Reviewing all four of these values before confirming gives you a clear picture of what you are agreeing to. Do not skip this step, even if you are in a hurry to enter a trade quickly.
Conclusion
Slippage is a normal and unavoidable part of trading in crypto markets. Prices move fast, liquidity varies, and there will always be a small gap between what you expect and what you get. The traders who manage slippage well are the ones who end up keeping more of their profits.
Understanding what slippage in crypto trading means and how to control it before confirming a trade puts you in a much stronger position. You do not need to be an expert to apply these principles. You just need to slow down, check the numbers, and use the right tools.
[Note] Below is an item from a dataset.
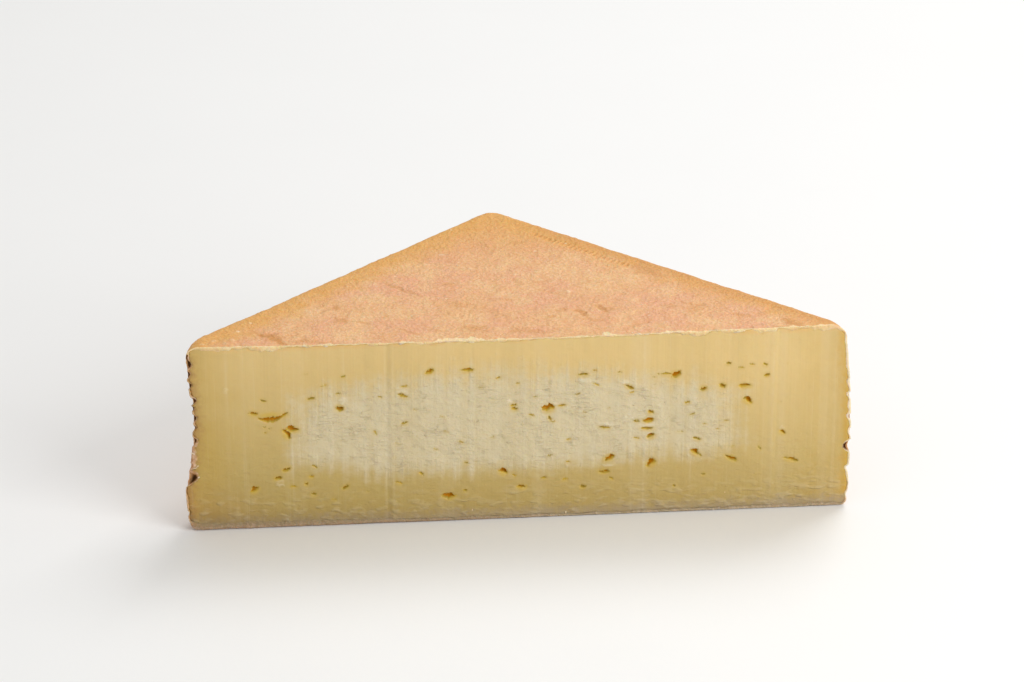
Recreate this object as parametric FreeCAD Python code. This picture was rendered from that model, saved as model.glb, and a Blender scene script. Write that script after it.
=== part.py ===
# Half of a square, washed-rind soft cheese, cut from corner to corner.
#
# The whole cheese is a low square block with rounded corners: its walls bow outwards, slump into
# a waist or a belly on the way up, and turn over soft rims into a dished top and a flat underside.
# A knife has halved it along a diagonal. The cut shows the small slits and pockets that the curd
# left when it knitted together, and the shallow steps where the knife was drawn again. The rind is
# pitted where the cut meets it, and the rack has left a row of short marks along one edge of the top.
#
# Frame: millimetres, +Z up, +X along the cut from its left end to its right end, +Y from the cut
# to the back corner. The origin is under the middle of the bounding box, on the surface that the
# cheese rests on.
import FreeCAD, Part
import math
import os
from dataclasses import dataclass

V = FreeCAD.Vector

# ---- The whole cheese --------------------------------------------------------------------------
DIAGONAL = 166.0        # from corner to corner, before the corners swell
CORNER_RADIUS = {"right": 9.0, "back": 6.0, "left": 14.0, "front": 10.0}    # seen from above
WALL_BOW = 0.6          # how far the middle of a wall stands out from its ends
THICKNESS = 50.5        # from the underside to the middle of the top, its lowest point
DISH = 0.9              # how far the top rises from its middle to a corner
TOP_RIM_RADIUS = 3.8    # rounding between the top and the walls
FOOT_RIM_RADIUS = 2.0   # rounding between the underside and the walls

# How far each corner stands out along its diagonal, at evenly spaced heights from foot to top.
SWELL = {
    "right": (1.9, 2.2, 2.3, 1.9, 1.0, -0.2),
    "back": (0.9, 0.6, -0.3, -0.5, 0.2, 0.4),
    "left": (0.2, 1.1, -0.4, -1.3, -0.3, 0.5),
    "front": (0.6, 0.4, 0.0, 0.2, 0.5, 0.2),
}
CORNER_BEARING = {"right": 0.0, "back": 90.0, "left": 180.0, "front": 270.0}

# ---- The knife's strokes: each one's share of the cut, and how deep it ran -------------------------
STROKE_ENDS = (0.305, 0.895)        # where one stroke gives way to the next, as shares of the length
STROKE_DEPTHS = (0.25, 0.0, 0.15)   # how far each stroke's face lies behind the foremost one


@dataclass(frozen=True)
class Slit:
    """A slit with pointed ends in the cut face, sized in millimetres.

    across and up are shares of the cut's length and of the cheese's thickness, so that a slit
    keeps its place in the paste when the cheese is made larger. tilt turns it anticlockwise.
    """
    across: float
    up: float
    length: float
    height: float
    tilt: float = 0.0


SLITS = (
    # the left end: a long curved slit with its two tips, and a forked pocket beside it
    Slit(0.110, 0.650, 3.2, 0.9, -8.0),
    Slit(0.134, 0.622, 5.6, 1.4, 3.0),
    Slit(0.153, 0.648, 2.8, 0.9, 32.0),
    Slit(0.170, 0.572, 4.6, 1.7, 8.0),
    Slit(0.163, 0.548, 4.0, 1.3, -58.0),
    Slit(0.240, 0.692, 2.8, 1.6, -10.0),
    Slit(0.167, 0.272, 2.8, 1.1, 22.0),
    Slit(0.156, 0.228, 2.4, 1.1, -2.0),
    Slit(0.113, 0.172, 3.4, 1.2, 38.0),
    # under the top, along the edge of the ripened paste
    Slit(0.372, 0.842, 3.4, 1.3, 28.0),
    Slit(0.428, 0.842, 4.4, 0.9, -3.0),
    Slit(0.598, 0.828, 4.2, 0.8, 0.0),
    Slit(0.655, 0.745, 3.2, 0.9, -28.0),
    Slit(0.732, 0.828, 6.4, 1.1, 4.0),
    Slit(0.744, 0.806, 3.2, 1.8, 38.0),
    # the middle
    Slit(0.546, 0.640, 4.0, 2.4, 12.0),
    Slit(0.545, 0.605, 2.2, 1.5, -70.0),
    Slit(0.498, 0.652, 1.9, 1.2, 0.0),
    Slit(0.697, 0.580, 4.2, 1.3, 4.0),
    Slit(0.703, 0.506, 2.8, 1.1, 14.0),
    # the right end
    Slit(0.838, 0.744, 4.0, 1.3, -2.0),
    Slit(0.841, 0.686, 3.8, 1.7, -38.0),
    Slit(0.788, 0.752, 2.2, 1.0, -8.0),
    Slit(0.912, 0.388, 4.4, 0.9, -16.0),
    # the lower band of ripened paste
    Slit(0.639, 0.372, 3.6, 1.6, 32.0),
    Slit(0.637, 0.282, 3.6, 1.1, -4.0),
    Slit(0.706, 0.336, 3.6, 1.6, 26.0),
    Slit(0.771, 0.394, 3.8, 1.6, -34.0),
    Slit(0.820, 0.376, 4.6, 1.4, -28.0),
    Slit(0.469, 0.280, 2.8, 1.9, -24.0),
    Slit(0.396, 0.152, 4.2, 1.8, -6.0),
    Slit(0.494, 0.188, 2.8, 1.0, -6.0),
)
SLIT_DEPTH = 0.9        # how deep a slit runs, as a share of its height


@dataclass(frozen=True)
class Pit:
    """A pit in the rind at one end of the cut, sized in millimetres up, along and into the rind."""
    end: str
    up: float
    height: float
    width: float
    depth: float


PITS = (
    Pit("left", 0.925, 3.0, 1.8, 1.0),
    Pit("left", 0.805, 1.8, 1.4, 0.8),
    Pit("left", 0.720, 1.6, 1.2, 0.7),
    Pit("left", 0.625, 2.2, 1.5, 0.7),
    Pit("left", 0.290, 3.6, 3.0, 1.6),
    Pit("right", 0.500, 1.8, 1.4, 0.6),
    Pit("right", 0.335, 3.2, 2.4, 1.5),
)

# ---- The row of marks that the rack left on the top, beside the wall from the back to the right -----
MARK_COUNT = 21
MARK_PITCH = 1.55       # from one mark to the next, along the wall
MARK_START = 7.0        # from the back corner's end of the wall to the first mark
MARK_INSET = 6.2        # from the wall to the middle of a mark
MARK_LENGTH = 3.6       # of the longest mark, square to the wall
MARK_WIDTH = 0.9
MARK_DEPTH = 0.22
MARK_FADE = 0.45        # how much shorter the first and last marks are, as a share

# ---- Values that follow from the ones above ---------------------------------------------------------
CUT_HALF = DIAGONAL / 2                                     # from the middle to the end of the cut
DISH_RADIUS = (CUT_HALF ** 2 + DISH ** 2) / (2 * DISH)      # of the dished top
BLOCK_HEIGHT = THICKNESS + 2 * DISH                         # before the top is dished
OVERRUN = 5.0           # how far a cutting tool reaches past what it cuts


@dataclass(frozen=True)
class Corner:
    """One upright corner at one height: the centre and the radius of its arc."""
    centre: FreeCAD.Vector
    radius: float


def corners_at(level):
    """The four corners at one of the heights in SWELL, anticlockwise."""
    corners = []
    for name, bearing in CORNER_BEARING.items():
        reach = CUT_HALF - CORNER_RADIUS[name] + SWELL[name][level]
        angle = math.radians(bearing)
        corners.append(Corner(V(reach * math.cos(angle), reach * math.sin(angle), 0), CORNER_RADIUS[name]))
    return corners


def wall_arc(first, second):
    """The centre and radius of the bowed wall between two corners, which touches both their arcs."""
    chord = second.centre - first.centre
    radius = (chord.Length ** 2 / 4 + WALL_BOW ** 2) / (2 * WALL_BOW) + (first.radius + second.radius) / 2
    to_first, to_second = radius - first.radius, radius - second.radius
    along = (to_first ** 2 - to_second ** 2 + chord.Length ** 2) / (2 * chord.Length)
    inwards = V(-chord.y, chord.x, 0).normalize()
    centre = first.centre + chord / chord.Length * along + inwards * math.sqrt(to_first ** 2 - along ** 2)
    return centre, radius


def arc_about(centre, start, end, radius):
    """An arc edge about a centre, from start to end, both on its circle, anticlockwise."""
    middle = ((start - centre) + (end - centre)).normalize() * radius + centre
    return Part.Arc(start, middle, end).toShape()


def outline(level, height):
    """The closed outline of the whole cheese at one height: four corners and four bowed walls."""
    corners = corners_at(level)
    count = len(corners)
    leaves, arrives = [], []
    walls = []
    for i, corner in enumerate(corners):
        following = corners[(i + 1) % count]
        centre, radius = wall_arc(corner, following)
        leaves.append(corner.centre + (corner.centre - centre).normalize() * corner.radius)
        arrives.append(following.centre + (following.centre - centre).normalize() * following.radius)
        walls.append(arc_about(centre, leaves[-1], arrives[-1], radius))
    edges = []
    for i, corner in enumerate(corners):
        edges.append(arc_about(corner.centre, arrives[i - 1], leaves[i], corner.radius))
        edges.append(walls[i])
    wire = Part.Wire(edges)
    wire.translate(V(0, 0, height))
    return wire


def ball(radius, centre, pole, seam):
    """A ball whose surface's poles and seam lie in the named directions from its centre."""
    sphere = Part.makeSphere(radius)
    turn = FreeCAD.Rotation(seam, pole.cross(seam), pole, "ZXY")
    sphere.Placement = FreeCAD.Placement(centre, turn)
    return sphere


def whole_block():
    """The block with its slumped walls, lofted from foot to top."""
    levels = len(SWELL["right"])
    rise = BLOCK_HEIGHT / (levels - 1)
    sections = [outline(level, level * rise) for level in range(levels)]
    return Part.makeLoft(sections, True, False)


def dished(block):
    """The block with its flat top hollowed into a wide, shallow dish."""
    return block.cut(ball(DISH_RADIUS, V(0, 0, THICKNESS + DISH_RADIUS), V(1, 0, 0), V(0, 0, 1)))


def stroke_bounds():
    """Each knife stroke's start, end and depth, from the left end of the cut to the right."""
    shares = (0.0, *STROKE_ENDS, 1.0)
    ends = [(2 * share - 1) * CUT_HALF for share in shares]
    ends[0] -= CUT_HALF
    ends[-1] += CUT_HALF
    return list(zip(ends, ends[1:], STROKE_DEPTHS))


def halved(block):
    """The half of the block behind the cut, one slice of waste for each stroke of the knife."""
    for start, end, depth in stroke_bounds():
        waste = Part.makeBox(
            end - start, 2 * CUT_HALF + depth, BLOCK_HEIGHT + 2 * OVERRUN,
            V(start, -2 * CUT_HALF, -OVERRUN))
        block = block.cut(waste)
    return block


def rim_edges(half, height, reach):
    """The outer edges near one height, from one end of the cut round the back to the other."""
    return [edge for edge in half.Edges
            if abs(edge.CenterOfMass.z - height) < reach and edge.BoundBox.YMax > OVERRUN / 2]


def with_soft_rims(half):
    """The half with its top and bottom rims rounded over."""
    half = half.makeFillet(TOP_RIM_RADIUS, rim_edges(half, THICKNESS + DISH, DISH))
    return half.makeFillet(FOOT_RIM_RADIUS, rim_edges(half, 0.0, FOOT_RIM_RADIUS))


def hollow(length, width, depth, place, along, inwards):
    """A lens-shaped space whose mouth lies in a surface, common to two balls.

    The mouth has pointed ends and is length by width, centred on place with its long way along.
    inwards points into the cheese, where the lens's sharp rim runs in an arc as deep as asked.
    The balls' poles and seams are kept off the lens.
    """
    half_length, half_width = length / 2, width / 2
    rim_radius = (half_length ** 2 + depth ** 2) / (2 * depth)
    apart = (half_length ** 2 - half_width ** 2) / (2 * half_width)
    ball_radius = math.hypot(rim_radius, apart)
    rim_centre = place + inwards * (depth - rim_radius)
    across = along.cross(inwards)
    above = ball(ball_radius, rim_centre + across * apart, along, across)
    below = ball(ball_radius, rim_centre - across * apart, along, -across)
    return above.common(below)


def slit_space(slit):
    """The space of one slit in the cut."""
    across = (2 * slit.across - 1) * CUT_HALF
    depth = next(d for start, end, d in stroke_bounds() if start <= across < end)
    tilt = math.radians(slit.tilt)
    return hollow(
        slit.length, slit.height, SLIT_DEPTH * slit.height,
        V(across, depth, slit.up * THICKNESS), V(math.cos(tilt), 0, math.sin(tilt)), V(0, 1, 0))


def cut_end(end, up):
    """How far one end of the cut stands out at a share of the height, between the set heights."""
    swell = SWELL[end]
    level = min(int(up * (len(swell) - 1)), len(swell) - 2)
    share = up * (len(swell) - 1) - level
    return CUT_HALF + swell[level] * (1 - share) + swell[level + 1] * share


def pit_space(pit):
    """The space of one pit, opened by the cut so that it notches the end of the face."""
    outwards = V(1, 0, 0) if pit.end == "right" else V(-1, 0, 0)
    place = outwards * cut_end(pit.end, pit.up) + V(0, 0, pit.up * THICKNESS)
    return hollow(pit.height, pit.width, pit.depth, place, V(0, 0, 1), -outwards)


def mark_spaces():
    """The spaces of the rack's marks, longest in the middle of the row."""
    right, back = corners_at(-1)[:2]
    along_wall = (right.centre - back.centre).normalize()
    outwards = V(-along_wall.y, along_wall.x, 0)
    wall_start = back.centre + outwards * (back.radius + WALL_BOW)
    spaces = []
    for i in range(MARK_COUNT):
        off_middle = abs(2 * i / (MARK_COUNT - 1) - 1)
        length = MARK_LENGTH * (1 - MARK_FADE * off_middle ** 2)
        place = wall_start + along_wall * (MARK_START + i * MARK_PITCH) - outwards * MARK_INSET
        drop = math.sqrt(DISH_RADIUS ** 2 - place.x ** 2 - place.y ** 2)
        place.z = THICKNESS + DISH_RADIUS - drop
        spaces.append(hollow(length, MARK_WIDTH, MARK_DEPTH, place, outwards, V(0, 0, -1)))
    return spaces


def with_hollows(half):
    """The half with its slits, its rind's pits and the rack's marks opened."""
    spaces = [slit_space(slit) for slit in SLITS]
    spaces += [pit_space(pit) for pit in PITS]
    spaces += mark_spaces()
    return half.cut(spaces)


def seated(half):
    """The half with the middle of its bounding box over the origin and its underside at zero."""
    box = half.optimalBoundingBox()
    half.translate(V(-box.Center.x, -box.Center.y, -box.ZMin))
    return half


def main():
    """Builds the solid and writes it."""
    half = halved(dished(whole_block())).Solids[0]
    half = seated(with_hollows(with_soft_rims(half)).Solids[0])
    os.makedirs("parts", exist_ok=True)
    half.exportStep("parts/half_cheese.step")


main()
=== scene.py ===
"""Half of a square washed-rind cheese, cut from corner to corner, and the studio that shows it.

The rind is a closed shell about a millimetre thick, torn and pitted where the knife went through it.
The paste fills the shell and shows at the cut, with its slits, tears, scuffs and the knife's steps.
Lengths are millimetres in the cheese's own frame, with x along the cut, y back from the cut and z up,
until Patchwork.mesh turns them into metres in the part's frame.
"""

import logging
import math
from collections.abc import Callable
from dataclasses import dataclass, field
from enum import Enum

import bmesh
import bpy
import numpy as np
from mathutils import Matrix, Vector
from mathutils.geometry import delaunay_2d_cdt


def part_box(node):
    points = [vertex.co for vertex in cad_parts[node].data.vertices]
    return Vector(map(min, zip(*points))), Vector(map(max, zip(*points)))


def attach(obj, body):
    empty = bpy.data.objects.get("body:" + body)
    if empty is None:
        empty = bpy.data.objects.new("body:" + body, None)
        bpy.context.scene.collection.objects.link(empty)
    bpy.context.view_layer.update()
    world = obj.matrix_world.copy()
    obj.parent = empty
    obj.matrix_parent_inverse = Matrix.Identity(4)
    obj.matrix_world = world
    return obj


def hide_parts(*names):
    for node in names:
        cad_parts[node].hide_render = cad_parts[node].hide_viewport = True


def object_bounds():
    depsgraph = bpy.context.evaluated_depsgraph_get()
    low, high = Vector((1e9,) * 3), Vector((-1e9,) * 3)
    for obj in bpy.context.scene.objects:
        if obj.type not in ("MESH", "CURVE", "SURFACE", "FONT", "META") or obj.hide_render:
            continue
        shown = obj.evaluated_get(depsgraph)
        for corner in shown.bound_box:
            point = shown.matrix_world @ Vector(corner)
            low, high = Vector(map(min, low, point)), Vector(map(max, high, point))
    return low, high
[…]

Always review your price impact and slippage tolerance before confirming any transaction. Small habits like this make a big difference over time.
FAQs
1. What is slippage in crypto trading?
Slippage happens when a trade executes at a different price than the one you originally expected. This usually occurs because crypto prices move quickly or there is not enough liquidity at your chosen price level.
2. Is slippage always bad?
Not always. Sometimes traders receive a better price than expected, which is called positive slippage. However, negative slippage is more common and can reduce your returns if left unmanaged.
3. What is a good slippage tolerance?
For most large cryptocurrencies, a tolerance of 0.1% to 1% is considered reasonable for normal conditions. Smaller tokens with lower liquidity may require a higher tolerance, sometimes 2% or more, to ensure the trade goes through.
4. Why is slippage higher on decentralized exchanges?
DEX platforms rely on liquidity pools instead of traditional order books to match trades. If the pool is small relative to your order size, your trade can shift the pool price significantly, resulting in higher slippage.
5. Can slippage be completely avoided?
No, slippage cannot be fully eliminated in active and fast-moving markets. However, traders can reduce it meaningfully by using limit orders, trading during high-liquidity windows, and carefully adjusting their slippage tolerance settings.